Luhrmann shows Barry from a low angle to embellish his double chin with the combination of a red light making him look unhealthy and ‘evil’. Barry is quick to let ever one know “there are no new steps”, why because if you can’t teach the new steps you can’t turn a profit from them. So latter on in the movies the scene in with Barry confronts Scott in the kitchen, Barry ask “where would we be if every one went around making up their own steps” Scott replies “out of a job”. The composer has let as know the core of the dance federation.

The dance federation with its vested interest creates a false need the pan-pacific competition. In order to attain this goal you need a certain image, the right steps and right presentation. The culture of the dance federation is their commodity, if you need traditional steps to win the end goal you need to learn them. Thus the dance federations dance studios profit from teaching the dance federations steps. If you do not have the dance federations prescribed image you’re relationship within the society are mediated differently to others with the right image.
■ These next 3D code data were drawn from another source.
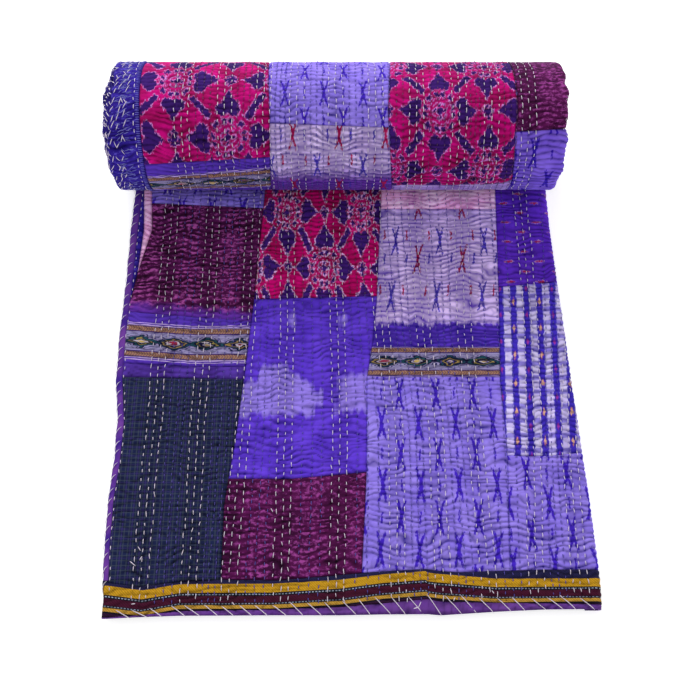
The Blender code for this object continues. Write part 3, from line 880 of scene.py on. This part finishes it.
def lay_patch(patch, finish, on_roll):
    """Lay one patch: a grid between its four seams, which are solved in three rounds because a
    column leans and a row slopes, with its outermost ring turned down into the seam."""
    scale = DEGREE if on_roll else 1.0
    line = roll_line if on_roll else tail_line
    face = roll_face if on_roll else tail_face
    middle = (line_at(patch.low, 0) + line_at(patch.high, 0)) / 2 * scale
    wide = float(np.mean(line(patch.right, middle) - line(patch.left, middle)))
    centre = float(line(patch.left, middle) + wide / 2)
    tall = (line_at(patch.high, centre) - line_at(patch.low, centre)) * scale
    across = max(int(wide * MM / patch.step), 3)
    up = max(int(tall * MM / patch.step), 3)
    a = np.concatenate([[0], np.linspace(0, 1, across), [1]])[None, :]
    b = np.concatenate([[0], np.linspace(0, 1, up), [1]])[:, None]
    v = np.full((up + 2, across + 2), middle)
    for _ in range(3):
        u = line(patch.left, v) * (1 - a) + line(patch.right, v) * a
        low = line_at(patch.low, u) * scale
        high = line_at(patch.high, u) * scale
        v = low * (1 - b) + high * b
    from_side = np.minimum(u - line(patch.left, v), line(patch.right, v) - u)
    edge = np.minimum(from_side, np.minimum(v - low, high - v))
    rise = patch_rise(u, v, edge, on_roll)
    inside = np.zeros_like(u, dtype=bool)
    inside[1:-1, 1:-1] = True
    turned = np.where(inside, rise, -0.6 * MM)
    points = face(u * MM, v * MM, turned)
    # tone drives the finish's painted shade and highlight: it follows the relief's height, and
    # within 1.4 mm of each seam it is lowered, a painted shade in the seam's groove
    tone = relief(u * MM, v * MM, on_roll) / (2.3 * MM) - 0.15 * np.clip(1 - edge / 1.4, 0, 1)
    quads = grid_quads(up + 2, across + 2)
    if on_roll:
        quads = quads[:, ::-1]
    piece = make_piece(patch.name, points, quads, finish, np.stack([u, v], -1) * MM,
                       {"rise": tone, **patch.motif(u, v)})
    return piece


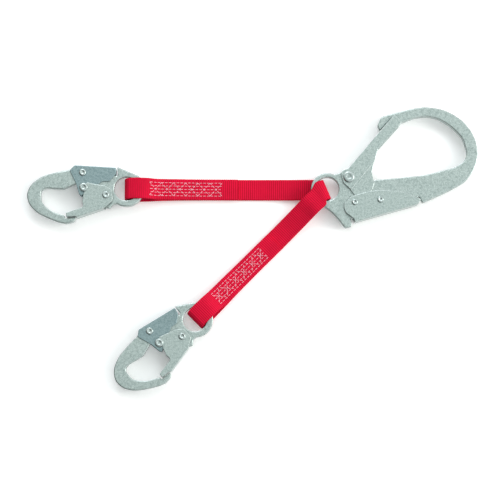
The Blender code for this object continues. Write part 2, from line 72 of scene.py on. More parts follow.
def hook_frame(joint, mount):
    """Matrix from a hook's own millimetres to the row frame."""
    axis = MOUNTS[mount]["axis"]
    heading = atan2(-axis[1], -axis[0])
    place = Matrix.Translation(Vector(JOINTS[joint]["pos_m"]))
    return place @ Matrix.Rotation(heading, 4, "Z") @ Matrix.Scale(MM, 4)


HOOKS = {
    "rebar": hook_frame("leg_a_swing", "rebar_bearing"),
    "snap_a": hook_frame("snap_a_swivel", "snap_a_bearing"),
    "snap_b": hook_frame("snap_b_swivel", "snap_b_bearing"),
}
MIDDLE = HOOKS["rebar"].translation.z / MM
print("mid-plane of the hooks at", round(MIDDLE, 2), "mm")

# %% [markdown]
# ## Sheet metal and plate levels
# The hooks are stacks: the forged body lies in the middle, one sheet rides close to it, a second
# sheet rides outside the first, and the rivet heads close the stack. The visual pieces keep the
# levels of the solids, so that what slides past its neighbour keeps its clearance.

# %% Levels from the middle of the plate, in millimetres
SHEET = 1.6
GAP = 0.3
BODY_HALF = 4.75
INNER_LOW = BODY_HALF + GAP
INNER_HIGH = INNER_LOW + SHEET
OUTER_LOW = INNER_HIGH + GAP
OUTER_HIGH = OUTER_LOW + SHEET
JOGGLE_LOW = INNER_HIGH - GAP
JOGGLE_HIGH = JOGGLE_LOW + SHEET
THROUGH = 40.0
EYE_RADIUS = 14.0
RING_RADIUS = 20.5
ARC_STEP = radians(5)

# %% [markdown]
# ## Colour and one node helper
# Colours are picked as sRGB hex values, as a designer reads them from a swatch, and shaders need
# linear light, so one function converts them. One small function adds any shader node, sets its
# options and fills or links its inputs, which keeps each material short enough to read.

# %% Helpers for materials
def linear(code):
    """Linear RGBA from an sRGB hex colour."""
    parts = [int(code[i:i + 2], 16) / 255 for i in (1, 3, 5)]
    return [c / 12.92 if c <= 0.04045 else ((c + 0.055) / 1.055) ** 2.4 for c in parts] + [1.0]


def add(tree, kind, inputs=None, stops=(), **options):
    """Node with options set; each input takes a value or another node's output, stops fill a ramp."""
    made = tree.nodes.new(kind)
    for key, value in options.items():
        setattr(made, key, value)
    for key, value in (inputs or {}).items():
        if isinstance(value, bpy.types.NodeSocket):
            tree.links.new(value, made.inputs[key])
        else:
            made.inputs[key].default_value = value
    for index, (position, code) in enumerate(stops):
        elements = made.color_ramp.elements
        element = elements[index] if index < len(elements) else elements.new(position)
        element.position = position
        element.color = linear(code)
    return made


def new_material(name):
    """Empty node material and its shader."""
    material = bpy.data.materials.new(name)
    material.use_nodes = True
    return material, material.node_tree, material.node_tree.nodes["Principled BSDF"]


# %% [markdown]
# ## Zinc-plated steel
# The hooks are forged and stamped from alloy steel, tumbled, then zinc plated and passivated. That
# gives a pale grey with a faint green cast, a soft satin gloss, fine tumbling marks, and slightly
# darker blotches, a few millimetres across, where the passivate is thicker. The crystal grain of
# the plating is far below a millimetre, so the finer noise is drawn at 0.9 mm, as coarse as it
# needs to be to show. Tumbling also rounds the rims. The mesh bevels further down stay very fine,
# since Blender holds a bevel back at short edges, so a Bevel node turns the normals near each rim
# as a wider rounding would.

# %% Zinc-plated steel, one recipe for five finishes
BLOTCH = 2.38
GRAIN = 0.91
TUMBLE_LENGTH = 4.0
TUMBLE_WIDTH = 0.33
TUMBLE_DEPTH = 1.67
MARK_DEPTH = 0.2 * MM


def zinc_plate(name, dark, middle, rim, roughness):
    """Satin zinc plate with blotches of two shades; rim is how far the tumbled edges are rounded."""
    material, tree, shader = new_material(name)
    place = add(tree, "ShaderNodeTexCoord").outputs["Object"]
    cloud = {"Vector": place, "Scale": 1 / (BLOTCH * MM), "Detail": 6.0, "Roughness": 0.65}
    blotch = add(tree, "ShaderNodeTexNoise", cloud)
    crystals = {"Vector": place, "Scale": 1 / (GRAIN * MM), "Detail": 3.0}
    grain = add(tree, "ShaderNodeTexNoise", crystals)
    sizes = [1 / (size * MM) for size in (TUMBLE_LENGTH, TUMBLE_WIDTH, TUMBLE_DEPTH)]
    stretch = {"Vector": place, "Rotation": (0.0, 0.0, 0.5), "Scale": sizes}
    lines = add(tree, "ShaderNodeMapping", stretch).outputs["Vector"]
    scratch = add(tree, "ShaderNodeTexNoise", {"Vector": lines, "Scale": 1.0, "Detail": 2.0})
    shade = add(tree, "ShaderNodeValToRGB", {"Fac": blotch.outputs["Fac"]}, [(0.30, dark), (0.55, middle)])
    sparkle = [(0.35, "#a8b0b0"), (0.65, "#ffffff")]
    speck = add(tree, "ShaderNodeValToRGB", {"Fac": grain.outputs["Fac"]}, sparkle)
    specked = {0: 0.55, 6: shade.outputs[0], 7: speck.outputs[0]}
    mixed = add(tree, "ShaderNodeMix", specked, data_type="RGBA", blend_type="MULTIPLY")
    tree.links.new(mixed.outputs[2], shader.inputs["Base Color"])
    gloss = {"Value": scratch.outputs["Fac"], "To Min": roughness - 0.07, "To Max": roughness + 0.10}
    tree.links.new(add(tree, "ShaderNodeMapRange", gloss).outputs["Result"], shader.inputs["Roughness"])
    tumbled = add(tree, "ShaderNodeBevel", {"Radius": rim * MM}, samples=8).outputs["Normal"]
    mark = {"Height": scratch.outputs["Fac"], "Strength": 0.08, "Distance": MARK_DEPTH, "Normal": tumbled}
    marks = add(tree, "ShaderNodeBump", mark).outputs["Normal"]
    pit = {"Height": grain.outputs["Fac"], "Strength": 0.12, "Distance": MARK_DEPTH, "Normal": marks}
    tree.links.new(add(tree, "ShaderNodeBump", pit).outputs["Normal"], shader.inputs["Normal"])
    shader.inputs["Metallic"].default_value = 1.0
    return material


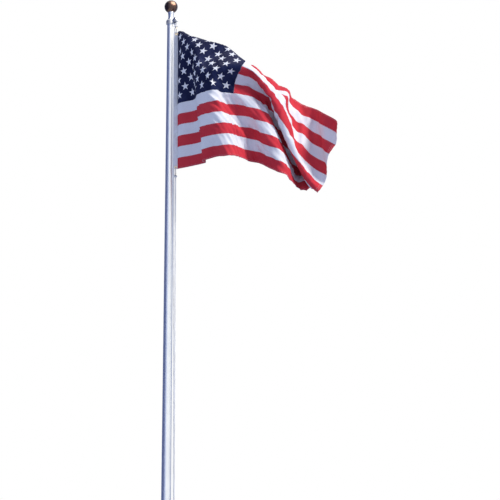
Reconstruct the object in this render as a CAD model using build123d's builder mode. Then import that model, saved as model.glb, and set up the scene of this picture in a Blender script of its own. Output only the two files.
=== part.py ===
from build123d import *
import os
from math import cos, radians, sin

# A twenty-foot tapered aluminium flagpole on a cast shoe base, with its truck, ball,
# halyard, cleat and the flag that flies from it. The origin is the middle of the shoe
# base's underside, +Z is up the pole and +X is the way the flag flies. Millimetres.

# ---- driving dimensions ----------------------------------------------------------

# Pole shaft: one tapered tube
pole_top = 6096.0
butt_diameter = 73.0
top_diameter = 47.6
shaft_wall = 3.2

# Shoe base: square foot, round socket, ribs
foot_side = 160.0
foot_corner = 22.0
foot_thickness = 18.0
foot_floor = 8.0
socket_wall = 9.0
socket_height = 105.0
socket_fit = 0.15
rib_thickness = 10.0
rib_height = 62.0
anchor_circle = 165.1
anchor_hole_radius = 8.7
anchor_count = 4

# Truck cap and its fork
cap_wall = 6.6
cap_depth = 22.0
cap_plate = 5.0
cap_fit = 0.15
cap_bevel = 3.5
truck_azimuth = -54.0
cheek_thickness = 4.0
cheek_drop = 11.0
hood_thickness = 3.0

# Sheave and its pin
sheave_pitch_radius = 11.5
sheave_width = 10.0
sheave_side_gap = 1.0
sheave_rim_above_pitch = 2.5
sheave_below_cap_top = 13.0
sheave_to_cap = 3.0
pin_radius = 3.175
pin_running_gap = 0.05
pin_head_radius = 6.0
pin_head_thickness = 2.0

# Neck and ball
neck_height = 52.0
neck_foot_radius = 24.0
neck_waist_radius = 17.5
neck_head_radius = 19.5
ball_radius = 43.0
ball_shell = 1.5
ball_seam_bevel = 0.5
stem_radius = 6.35
stem_gap = 0.1
seat_gap = 0.3
splice_gap = 0.1

# Halyard
rope_radius = 3.0
groove_gap = 0.3
hood_gap = 2.0

# Cleat on the flag side of the shaft
cleat_height = 1350.0
cleat_width = 16.0
cleat_span = 76.0
cleat_reach = 41.0
cleat_foot = 34.0
cleat_edge_radius = 2.0
cleat_gap = 0.15

# Flag: heading, grommets and cloth
flag_hoist = 914.4
heading_width = 30.0
heading_thickness = 2.0
heading_below_cap = 74.0
heading_stand_off = 18.0
grommet_hole_radius = 5.5
grommet_rim_radius = 9.0
grommet_rim_thickness = 1.2
grommet_inset = 14.0
grommet_gap = 0.15
cloth_thickness = 3.0
cloth_gap = 0.3

# Snap hooks
snap_wire_radius = 2.2
snap_eye_radius = 6.8
snap_eye_wire = 1.9
snap_barrel_radius = 3.8
snap_barrel_length = 11.0
snap_eye_above_heading = 36.0
snap_nose_length = 9.0
snap_seat = 0.75
gate_radius = 1.6
hitch_gap = 0.6
hitch_turns = 2

# ---- places worked out from them -------------------------------------------------

butt_radius = butt_diameter / 2
tip_radius = top_diameter / 2
cap_radius = tip_radius + cap_fit + cap_wall
cap_top = pole_top + cap_plate
cap_bottom = pole_top - cap_depth

sheave_rim_radius = sheave_pitch_radius + sheave_rim_above_pitch
sheave_reach = cap_radius + sheave_to_cap + sheave_rim_radius
slot_half_width = sheave_width / 2 + sheave_side_gap
slot_radius = sheave_pitch_radius + rope_radius + hood_gap
fork_radius = slot_radius + hood_thickness
fork_half_width = slot_half_width + cheek_thickness
sheave_z = cap_top - sheave_below_cap_top

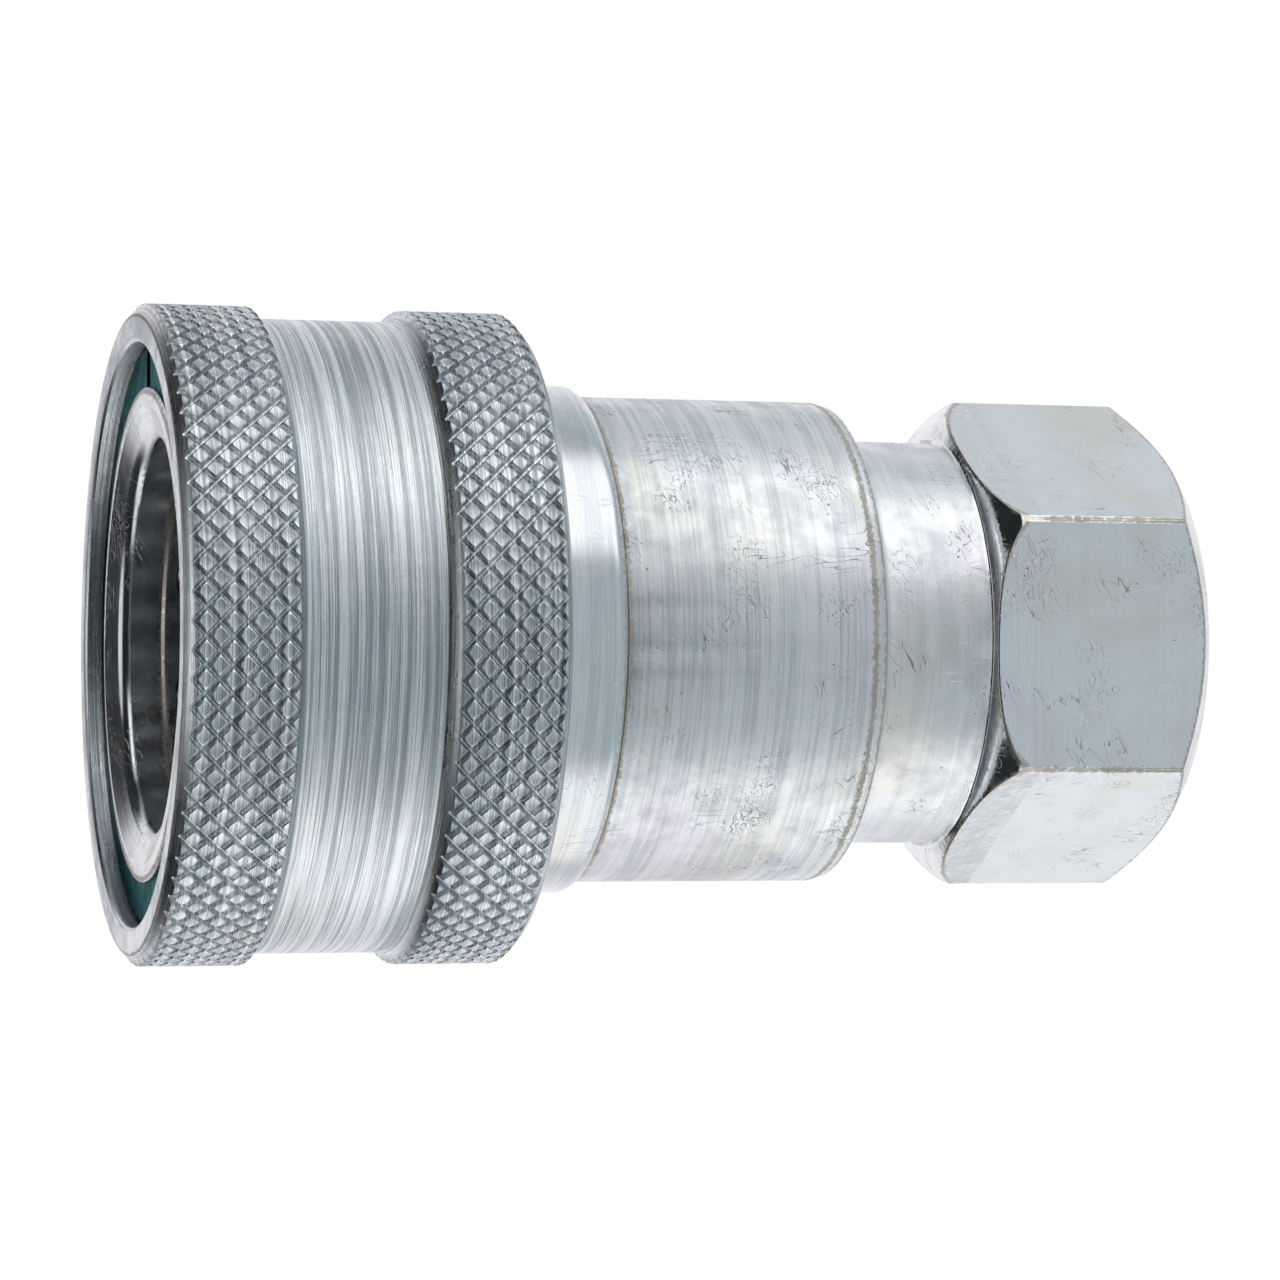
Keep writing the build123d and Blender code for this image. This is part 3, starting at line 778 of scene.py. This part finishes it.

This manifests itself primarily with Fran. Fran starts the film as the ugly duckling, treated badly by everyone because of the image she presents. Within the dance sport culture those who are good at traditional steps have a higher social standing. The composer shows this with the glorification that everyone gives such character as Ken and Tina because there success in the “old” steps. Fran on the other hand with bad cloths and being a poor dancer is patronised by Shirley and the other dancers.

Fran latter on approaches Scott with a proposition to dance with him, originally Scott takes the attitude “you want to dance with me? ” a reflection of her status in the dance culture and Scott himself being stuck between dancing and presenting the image he wants to or the dance federation wants him to. Fran tells Scott “that a life lived in fear is a life half lived” because he is fearful of turning his back on the dance federation and perusing his own steps. Begrudgingly Scott breaks with pre-determined attitudes and takes Fran up on her offer, teaching her “the basics”.

The transformation of Fran’s character starts here. At first when Scott starts to dance with Fran she’s awkward in her steps and unattractive. Scott tells her that “the rumba is only pretend; you only pretend to be in love”. But a transformation happen from when Scott sees her through the dance federation’s rose coloured glasses, till his broken that mind set and no longer cares about the federation’s image and spectacle. The composer shows the gradual change in the appearance of Fran and Scott’s rejection of wining the Pan Pacific as a legitimate goal.

At the Pan Pacific competition, Fran and Scott almost don’t dance together. But after Scott spends a brief time looking for Fran and convinces her to dance. During this time another couple discovers that it was all a farce, rigged nothing more then a spectacle the winners of the competition were pre-selected. Then Scott and Fran take the dance floor Barry fife tries to stop them dancing. First Barry grasps the microphone to disqualify them and then Barry’s wife turns the music off.

Fran and Scott stop dancing for a second until people starts to clap and gradually ever one else is clapping. This gives both Scott and Fran rhythm to dance, they dance and everyone from the seats comes into the floor. The composer shows Barry fife defeated and humiliated and then Scott, Fran and hundreds of people dancing freely this shot gives a sense of liberation. This film like Baz Luhrmann said himself is a “microcosm of society” showing the culture industry, the spectacle in all its ugliness.